> Your task
Up to and including the line that contains "bead = 0.3;", write out each line of the material from its first line, exactly.
## Begin
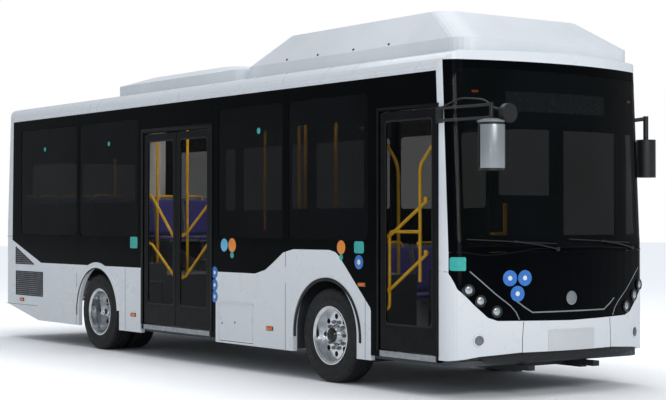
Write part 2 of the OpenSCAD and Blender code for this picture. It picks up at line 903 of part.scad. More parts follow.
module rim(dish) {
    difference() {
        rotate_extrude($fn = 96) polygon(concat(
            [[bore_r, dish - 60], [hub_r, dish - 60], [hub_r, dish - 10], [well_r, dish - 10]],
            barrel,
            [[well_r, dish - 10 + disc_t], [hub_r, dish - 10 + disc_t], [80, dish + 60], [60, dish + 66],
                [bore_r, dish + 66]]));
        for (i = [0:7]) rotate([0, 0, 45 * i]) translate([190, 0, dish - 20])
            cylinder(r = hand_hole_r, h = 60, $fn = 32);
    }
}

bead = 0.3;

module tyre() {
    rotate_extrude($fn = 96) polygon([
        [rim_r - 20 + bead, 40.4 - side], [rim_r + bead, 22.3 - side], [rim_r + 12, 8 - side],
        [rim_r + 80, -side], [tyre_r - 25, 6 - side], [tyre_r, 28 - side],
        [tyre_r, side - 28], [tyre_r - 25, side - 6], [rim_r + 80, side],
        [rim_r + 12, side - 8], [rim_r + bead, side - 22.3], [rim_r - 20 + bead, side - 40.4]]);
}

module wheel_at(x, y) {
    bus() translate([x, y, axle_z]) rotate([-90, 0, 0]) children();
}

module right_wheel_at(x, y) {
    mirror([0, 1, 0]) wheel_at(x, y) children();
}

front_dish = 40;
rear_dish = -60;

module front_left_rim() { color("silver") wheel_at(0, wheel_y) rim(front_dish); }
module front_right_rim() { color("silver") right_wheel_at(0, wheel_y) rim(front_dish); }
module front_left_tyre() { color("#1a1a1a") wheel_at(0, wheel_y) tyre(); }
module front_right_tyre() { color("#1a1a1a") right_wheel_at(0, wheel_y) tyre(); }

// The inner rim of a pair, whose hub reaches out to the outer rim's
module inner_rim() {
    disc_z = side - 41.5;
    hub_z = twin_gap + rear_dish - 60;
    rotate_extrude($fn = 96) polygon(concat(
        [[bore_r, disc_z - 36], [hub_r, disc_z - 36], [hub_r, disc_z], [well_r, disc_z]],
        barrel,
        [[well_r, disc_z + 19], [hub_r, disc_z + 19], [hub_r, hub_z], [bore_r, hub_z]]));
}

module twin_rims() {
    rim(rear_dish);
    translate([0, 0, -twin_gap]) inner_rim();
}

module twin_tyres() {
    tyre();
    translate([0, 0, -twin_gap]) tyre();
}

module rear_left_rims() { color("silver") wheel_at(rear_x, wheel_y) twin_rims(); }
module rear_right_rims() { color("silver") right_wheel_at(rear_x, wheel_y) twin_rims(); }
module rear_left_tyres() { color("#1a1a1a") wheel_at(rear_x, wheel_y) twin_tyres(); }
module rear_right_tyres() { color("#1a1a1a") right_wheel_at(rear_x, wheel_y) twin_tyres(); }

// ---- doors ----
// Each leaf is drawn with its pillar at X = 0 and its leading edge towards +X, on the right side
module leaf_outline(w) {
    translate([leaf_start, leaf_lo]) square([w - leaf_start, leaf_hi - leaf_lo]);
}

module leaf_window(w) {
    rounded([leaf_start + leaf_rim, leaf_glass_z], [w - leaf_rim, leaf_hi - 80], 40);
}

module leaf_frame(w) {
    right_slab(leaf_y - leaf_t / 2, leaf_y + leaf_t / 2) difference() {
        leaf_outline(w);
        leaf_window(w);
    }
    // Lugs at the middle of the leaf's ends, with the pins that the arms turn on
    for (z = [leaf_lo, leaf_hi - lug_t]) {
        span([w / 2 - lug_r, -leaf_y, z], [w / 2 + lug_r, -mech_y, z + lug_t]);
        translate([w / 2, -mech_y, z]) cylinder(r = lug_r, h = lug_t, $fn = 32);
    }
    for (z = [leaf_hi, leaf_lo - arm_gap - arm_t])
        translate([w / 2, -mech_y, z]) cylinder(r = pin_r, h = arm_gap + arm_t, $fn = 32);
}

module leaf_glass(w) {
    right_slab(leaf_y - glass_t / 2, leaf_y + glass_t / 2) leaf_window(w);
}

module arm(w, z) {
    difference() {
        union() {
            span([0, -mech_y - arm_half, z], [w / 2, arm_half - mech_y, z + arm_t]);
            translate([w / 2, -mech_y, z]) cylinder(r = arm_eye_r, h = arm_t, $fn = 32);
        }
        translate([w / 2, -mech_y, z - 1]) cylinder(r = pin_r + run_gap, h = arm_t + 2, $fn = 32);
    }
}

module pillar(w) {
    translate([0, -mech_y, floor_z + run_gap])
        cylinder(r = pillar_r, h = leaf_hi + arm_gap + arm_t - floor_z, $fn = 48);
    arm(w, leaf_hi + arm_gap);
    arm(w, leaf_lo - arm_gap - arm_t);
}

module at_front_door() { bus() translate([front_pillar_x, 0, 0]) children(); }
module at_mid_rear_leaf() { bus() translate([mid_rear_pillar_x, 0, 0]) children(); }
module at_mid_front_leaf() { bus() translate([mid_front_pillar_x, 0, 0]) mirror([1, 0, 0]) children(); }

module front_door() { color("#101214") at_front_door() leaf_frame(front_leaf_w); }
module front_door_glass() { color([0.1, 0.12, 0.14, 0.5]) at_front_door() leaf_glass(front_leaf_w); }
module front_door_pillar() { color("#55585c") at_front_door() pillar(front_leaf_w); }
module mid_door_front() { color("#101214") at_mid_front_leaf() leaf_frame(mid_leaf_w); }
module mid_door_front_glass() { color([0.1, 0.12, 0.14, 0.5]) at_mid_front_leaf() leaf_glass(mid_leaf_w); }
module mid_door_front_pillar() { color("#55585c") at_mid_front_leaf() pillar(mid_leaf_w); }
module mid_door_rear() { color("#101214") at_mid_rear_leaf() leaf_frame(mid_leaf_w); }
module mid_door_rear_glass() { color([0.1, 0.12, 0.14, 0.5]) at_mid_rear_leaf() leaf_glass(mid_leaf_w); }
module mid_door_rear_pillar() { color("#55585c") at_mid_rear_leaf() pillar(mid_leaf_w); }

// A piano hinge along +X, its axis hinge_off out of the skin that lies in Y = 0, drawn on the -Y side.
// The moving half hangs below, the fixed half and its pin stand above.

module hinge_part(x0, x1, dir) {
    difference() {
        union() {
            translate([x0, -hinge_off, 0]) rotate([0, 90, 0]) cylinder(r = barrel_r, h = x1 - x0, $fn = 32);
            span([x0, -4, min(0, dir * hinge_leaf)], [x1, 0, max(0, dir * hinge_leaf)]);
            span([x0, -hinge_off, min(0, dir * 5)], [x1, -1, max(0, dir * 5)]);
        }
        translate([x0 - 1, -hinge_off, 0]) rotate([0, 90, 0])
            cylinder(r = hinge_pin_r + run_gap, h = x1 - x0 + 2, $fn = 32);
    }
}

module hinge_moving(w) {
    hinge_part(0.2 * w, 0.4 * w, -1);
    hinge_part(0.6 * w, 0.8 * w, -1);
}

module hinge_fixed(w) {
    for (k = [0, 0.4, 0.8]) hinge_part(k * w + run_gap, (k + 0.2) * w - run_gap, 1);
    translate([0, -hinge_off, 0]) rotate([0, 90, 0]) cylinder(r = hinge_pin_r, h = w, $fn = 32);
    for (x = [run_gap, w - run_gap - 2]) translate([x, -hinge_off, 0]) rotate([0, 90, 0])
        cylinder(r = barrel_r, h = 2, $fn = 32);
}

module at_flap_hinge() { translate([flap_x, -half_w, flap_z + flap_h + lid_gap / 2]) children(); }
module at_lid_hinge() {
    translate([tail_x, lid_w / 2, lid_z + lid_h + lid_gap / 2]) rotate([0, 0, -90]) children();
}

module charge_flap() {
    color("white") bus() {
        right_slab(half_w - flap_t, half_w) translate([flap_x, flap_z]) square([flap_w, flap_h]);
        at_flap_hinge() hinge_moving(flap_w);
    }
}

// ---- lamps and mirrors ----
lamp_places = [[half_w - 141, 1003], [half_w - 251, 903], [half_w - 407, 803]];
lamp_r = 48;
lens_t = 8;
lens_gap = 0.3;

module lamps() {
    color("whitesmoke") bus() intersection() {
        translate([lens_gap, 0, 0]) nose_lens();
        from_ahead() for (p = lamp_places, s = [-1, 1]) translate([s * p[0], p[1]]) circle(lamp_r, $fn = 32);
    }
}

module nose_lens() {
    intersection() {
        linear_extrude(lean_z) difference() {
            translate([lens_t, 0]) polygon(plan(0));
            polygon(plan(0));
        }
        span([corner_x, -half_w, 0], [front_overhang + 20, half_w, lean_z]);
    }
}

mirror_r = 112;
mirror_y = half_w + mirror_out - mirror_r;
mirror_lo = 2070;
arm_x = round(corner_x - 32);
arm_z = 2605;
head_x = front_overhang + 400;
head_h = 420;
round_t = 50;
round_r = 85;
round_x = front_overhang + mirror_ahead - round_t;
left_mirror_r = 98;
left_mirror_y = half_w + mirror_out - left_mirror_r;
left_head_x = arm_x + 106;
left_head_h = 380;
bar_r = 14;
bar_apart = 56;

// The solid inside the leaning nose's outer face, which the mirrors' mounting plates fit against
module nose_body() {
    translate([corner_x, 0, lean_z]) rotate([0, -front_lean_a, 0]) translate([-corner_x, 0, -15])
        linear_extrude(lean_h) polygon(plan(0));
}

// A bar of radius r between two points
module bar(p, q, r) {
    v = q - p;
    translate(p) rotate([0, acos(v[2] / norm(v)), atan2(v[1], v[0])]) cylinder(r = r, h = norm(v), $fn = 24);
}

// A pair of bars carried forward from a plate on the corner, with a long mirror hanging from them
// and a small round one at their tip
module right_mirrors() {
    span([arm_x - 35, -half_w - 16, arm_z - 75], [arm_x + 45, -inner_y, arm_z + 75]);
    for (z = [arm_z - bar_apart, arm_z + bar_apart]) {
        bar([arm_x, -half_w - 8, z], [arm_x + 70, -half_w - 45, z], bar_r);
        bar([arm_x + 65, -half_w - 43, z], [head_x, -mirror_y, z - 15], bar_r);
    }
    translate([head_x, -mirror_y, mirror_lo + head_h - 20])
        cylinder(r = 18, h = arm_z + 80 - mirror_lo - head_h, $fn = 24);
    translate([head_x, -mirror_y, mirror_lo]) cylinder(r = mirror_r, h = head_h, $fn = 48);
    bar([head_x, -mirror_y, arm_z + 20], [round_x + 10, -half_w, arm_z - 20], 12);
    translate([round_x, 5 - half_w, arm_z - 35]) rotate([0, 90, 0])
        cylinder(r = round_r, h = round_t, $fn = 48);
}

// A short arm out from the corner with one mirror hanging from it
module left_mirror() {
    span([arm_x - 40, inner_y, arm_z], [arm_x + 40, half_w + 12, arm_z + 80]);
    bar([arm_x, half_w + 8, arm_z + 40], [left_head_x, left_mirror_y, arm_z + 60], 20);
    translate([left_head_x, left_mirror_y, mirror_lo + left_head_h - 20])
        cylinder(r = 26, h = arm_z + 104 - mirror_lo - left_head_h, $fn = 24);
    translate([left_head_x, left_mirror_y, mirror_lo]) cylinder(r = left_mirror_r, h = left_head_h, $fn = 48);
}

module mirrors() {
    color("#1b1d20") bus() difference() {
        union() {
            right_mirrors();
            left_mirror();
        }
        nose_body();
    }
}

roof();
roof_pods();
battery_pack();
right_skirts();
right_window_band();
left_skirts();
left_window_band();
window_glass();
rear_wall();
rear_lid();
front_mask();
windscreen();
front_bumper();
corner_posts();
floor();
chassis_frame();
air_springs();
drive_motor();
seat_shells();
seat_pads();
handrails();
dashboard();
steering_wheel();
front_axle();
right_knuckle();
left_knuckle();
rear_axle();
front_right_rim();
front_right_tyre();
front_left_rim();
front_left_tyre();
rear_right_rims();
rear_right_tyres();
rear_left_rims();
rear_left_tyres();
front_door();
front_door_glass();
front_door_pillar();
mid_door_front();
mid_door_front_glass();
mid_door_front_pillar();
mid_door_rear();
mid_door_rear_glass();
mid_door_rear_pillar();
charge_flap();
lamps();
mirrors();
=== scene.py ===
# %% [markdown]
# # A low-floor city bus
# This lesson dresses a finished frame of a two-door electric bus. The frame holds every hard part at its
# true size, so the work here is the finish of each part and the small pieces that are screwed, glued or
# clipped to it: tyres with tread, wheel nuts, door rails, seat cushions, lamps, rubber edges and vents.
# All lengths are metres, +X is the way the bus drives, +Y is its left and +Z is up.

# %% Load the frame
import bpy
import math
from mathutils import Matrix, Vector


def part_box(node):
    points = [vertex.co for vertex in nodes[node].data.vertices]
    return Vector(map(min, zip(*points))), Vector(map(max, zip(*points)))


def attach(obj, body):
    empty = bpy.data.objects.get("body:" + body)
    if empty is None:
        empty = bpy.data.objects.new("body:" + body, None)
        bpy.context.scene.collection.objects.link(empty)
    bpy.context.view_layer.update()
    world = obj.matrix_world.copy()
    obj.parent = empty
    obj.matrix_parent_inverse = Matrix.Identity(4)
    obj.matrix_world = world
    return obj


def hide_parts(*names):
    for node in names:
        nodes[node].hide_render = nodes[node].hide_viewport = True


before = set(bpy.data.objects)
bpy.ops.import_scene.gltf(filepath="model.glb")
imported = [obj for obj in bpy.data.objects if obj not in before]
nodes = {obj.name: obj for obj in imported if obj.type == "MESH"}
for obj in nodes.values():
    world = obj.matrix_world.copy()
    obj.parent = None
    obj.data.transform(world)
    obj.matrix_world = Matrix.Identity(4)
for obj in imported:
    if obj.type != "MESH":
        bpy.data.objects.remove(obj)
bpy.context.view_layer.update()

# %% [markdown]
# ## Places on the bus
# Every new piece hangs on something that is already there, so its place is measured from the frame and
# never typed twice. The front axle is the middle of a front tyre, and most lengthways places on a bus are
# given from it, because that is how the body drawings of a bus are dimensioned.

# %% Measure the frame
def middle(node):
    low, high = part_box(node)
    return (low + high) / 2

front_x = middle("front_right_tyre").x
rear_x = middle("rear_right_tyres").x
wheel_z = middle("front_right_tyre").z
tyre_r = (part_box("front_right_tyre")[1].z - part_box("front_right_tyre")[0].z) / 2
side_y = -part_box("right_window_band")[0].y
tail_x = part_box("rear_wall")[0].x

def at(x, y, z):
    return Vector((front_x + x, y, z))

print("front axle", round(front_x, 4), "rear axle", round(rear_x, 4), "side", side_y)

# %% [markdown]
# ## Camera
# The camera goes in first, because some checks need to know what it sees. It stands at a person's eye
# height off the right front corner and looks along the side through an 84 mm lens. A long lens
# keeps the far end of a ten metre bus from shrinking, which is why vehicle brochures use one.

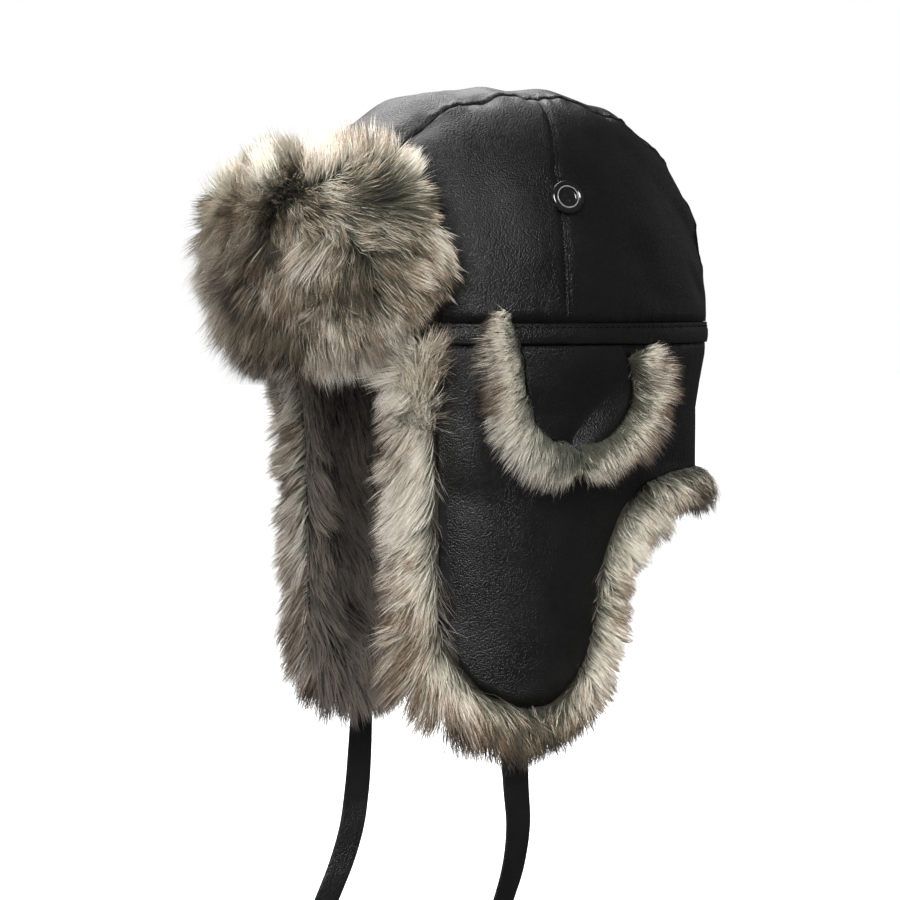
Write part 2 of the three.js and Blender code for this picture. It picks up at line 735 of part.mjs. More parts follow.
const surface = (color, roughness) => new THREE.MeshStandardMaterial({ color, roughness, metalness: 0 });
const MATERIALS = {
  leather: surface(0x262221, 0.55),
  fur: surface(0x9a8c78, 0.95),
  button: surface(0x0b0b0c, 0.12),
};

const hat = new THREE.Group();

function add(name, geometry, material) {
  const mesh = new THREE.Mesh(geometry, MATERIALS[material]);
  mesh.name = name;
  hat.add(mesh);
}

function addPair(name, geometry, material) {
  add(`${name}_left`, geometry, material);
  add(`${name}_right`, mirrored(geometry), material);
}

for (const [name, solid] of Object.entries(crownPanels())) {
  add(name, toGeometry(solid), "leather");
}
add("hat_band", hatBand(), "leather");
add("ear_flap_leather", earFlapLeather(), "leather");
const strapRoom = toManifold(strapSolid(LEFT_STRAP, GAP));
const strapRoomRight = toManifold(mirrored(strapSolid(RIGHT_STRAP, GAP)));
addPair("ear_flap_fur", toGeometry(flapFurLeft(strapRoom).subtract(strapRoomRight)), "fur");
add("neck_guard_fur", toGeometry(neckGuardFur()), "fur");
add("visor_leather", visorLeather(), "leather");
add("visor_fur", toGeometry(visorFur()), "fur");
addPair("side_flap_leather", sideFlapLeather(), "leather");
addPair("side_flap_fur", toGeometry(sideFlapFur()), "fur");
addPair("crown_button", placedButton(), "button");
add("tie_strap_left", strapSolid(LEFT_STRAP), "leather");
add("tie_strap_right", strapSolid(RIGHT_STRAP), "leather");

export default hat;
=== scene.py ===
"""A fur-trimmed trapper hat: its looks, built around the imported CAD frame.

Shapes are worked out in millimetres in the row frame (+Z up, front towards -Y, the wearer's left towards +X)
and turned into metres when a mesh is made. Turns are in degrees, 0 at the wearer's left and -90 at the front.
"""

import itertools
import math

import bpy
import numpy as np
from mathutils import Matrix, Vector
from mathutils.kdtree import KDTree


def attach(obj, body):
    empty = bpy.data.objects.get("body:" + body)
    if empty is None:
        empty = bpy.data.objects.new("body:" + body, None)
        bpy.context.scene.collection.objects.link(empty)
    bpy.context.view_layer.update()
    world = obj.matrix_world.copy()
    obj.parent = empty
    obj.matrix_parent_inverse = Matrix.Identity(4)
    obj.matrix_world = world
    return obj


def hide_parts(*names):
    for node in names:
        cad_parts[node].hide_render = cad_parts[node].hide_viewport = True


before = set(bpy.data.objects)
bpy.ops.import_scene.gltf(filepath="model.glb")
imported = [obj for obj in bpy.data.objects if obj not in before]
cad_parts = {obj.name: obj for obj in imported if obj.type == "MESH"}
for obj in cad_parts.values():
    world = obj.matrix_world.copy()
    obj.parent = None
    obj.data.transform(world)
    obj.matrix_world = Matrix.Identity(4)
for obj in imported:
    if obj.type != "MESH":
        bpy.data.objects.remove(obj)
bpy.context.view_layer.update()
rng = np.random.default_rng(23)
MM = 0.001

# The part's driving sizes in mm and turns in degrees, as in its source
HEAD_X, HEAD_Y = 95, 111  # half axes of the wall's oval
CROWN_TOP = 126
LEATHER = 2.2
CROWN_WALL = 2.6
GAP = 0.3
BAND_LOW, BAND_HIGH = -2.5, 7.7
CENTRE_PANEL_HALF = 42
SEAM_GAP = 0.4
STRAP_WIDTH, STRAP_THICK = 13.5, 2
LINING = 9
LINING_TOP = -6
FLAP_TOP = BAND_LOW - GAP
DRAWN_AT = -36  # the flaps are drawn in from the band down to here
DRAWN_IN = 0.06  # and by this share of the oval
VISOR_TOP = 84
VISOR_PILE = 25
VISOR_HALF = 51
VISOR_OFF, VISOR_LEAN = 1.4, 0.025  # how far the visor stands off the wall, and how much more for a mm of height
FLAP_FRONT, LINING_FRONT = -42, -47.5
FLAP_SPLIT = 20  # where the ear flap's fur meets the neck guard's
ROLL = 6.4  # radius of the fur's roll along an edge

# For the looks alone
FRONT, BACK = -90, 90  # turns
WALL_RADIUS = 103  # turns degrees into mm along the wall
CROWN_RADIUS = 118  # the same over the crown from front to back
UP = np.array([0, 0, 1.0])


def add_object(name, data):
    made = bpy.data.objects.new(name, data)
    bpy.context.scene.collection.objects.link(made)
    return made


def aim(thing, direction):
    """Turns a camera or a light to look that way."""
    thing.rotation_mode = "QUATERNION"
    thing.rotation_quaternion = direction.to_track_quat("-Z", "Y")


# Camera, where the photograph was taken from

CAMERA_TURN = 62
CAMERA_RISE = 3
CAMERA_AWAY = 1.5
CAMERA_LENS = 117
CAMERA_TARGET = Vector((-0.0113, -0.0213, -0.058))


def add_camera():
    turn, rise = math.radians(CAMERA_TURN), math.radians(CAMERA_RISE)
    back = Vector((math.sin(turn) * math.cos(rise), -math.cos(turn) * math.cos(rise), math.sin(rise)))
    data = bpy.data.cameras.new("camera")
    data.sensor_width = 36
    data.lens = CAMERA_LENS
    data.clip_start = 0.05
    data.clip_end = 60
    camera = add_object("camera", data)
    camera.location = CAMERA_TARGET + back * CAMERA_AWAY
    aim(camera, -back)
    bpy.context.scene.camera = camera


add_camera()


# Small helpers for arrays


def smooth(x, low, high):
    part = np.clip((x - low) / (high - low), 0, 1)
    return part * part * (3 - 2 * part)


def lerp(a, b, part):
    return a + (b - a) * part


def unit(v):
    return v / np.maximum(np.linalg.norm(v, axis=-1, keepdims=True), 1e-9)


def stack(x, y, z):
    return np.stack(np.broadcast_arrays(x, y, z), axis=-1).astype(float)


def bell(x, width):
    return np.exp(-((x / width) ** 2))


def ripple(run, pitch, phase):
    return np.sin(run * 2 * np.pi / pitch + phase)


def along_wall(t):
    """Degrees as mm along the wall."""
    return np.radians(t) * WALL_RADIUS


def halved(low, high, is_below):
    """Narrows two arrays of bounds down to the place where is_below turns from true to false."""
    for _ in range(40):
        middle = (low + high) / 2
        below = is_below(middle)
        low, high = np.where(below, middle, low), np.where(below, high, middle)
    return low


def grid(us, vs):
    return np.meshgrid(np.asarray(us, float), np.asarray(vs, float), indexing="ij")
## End
> Response
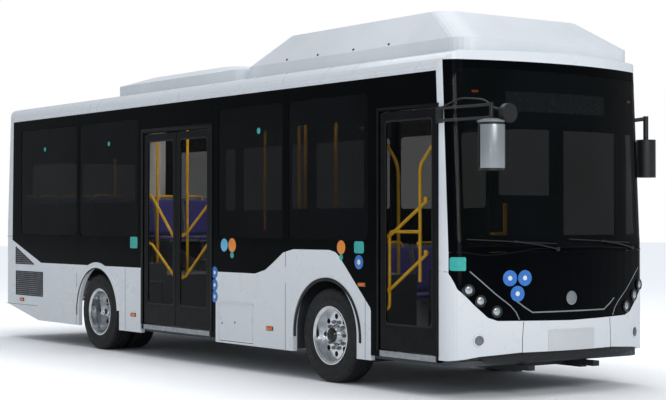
Write part 2 of the OpenSCAD and Blender code for this picture. It picks up at line 903 of part.scad. More parts follow.
module rim(dish) {
    difference() {
        rotate_extrude($fn = 96) polygon(concat(
            [[bore_r, dish - 60], [hub_r, dish - 60], [hub_r, dish - 10], [well_r, dish - 10]],
            barrel,
            [[well_r, dish - 10 + disc_t], [hub_r, dish - 10 + disc_t], [80, dish + 60], [60, dish + 66],
                [bore_r, dish + 66]]));
        for (i = [0:7]) rotate([0, 0, 45 * i]) translate([190, 0, dish - 20])
            cylinder(r = hand_hole_r, h = 60, $fn = 32);
    }
}

bead = 0.3;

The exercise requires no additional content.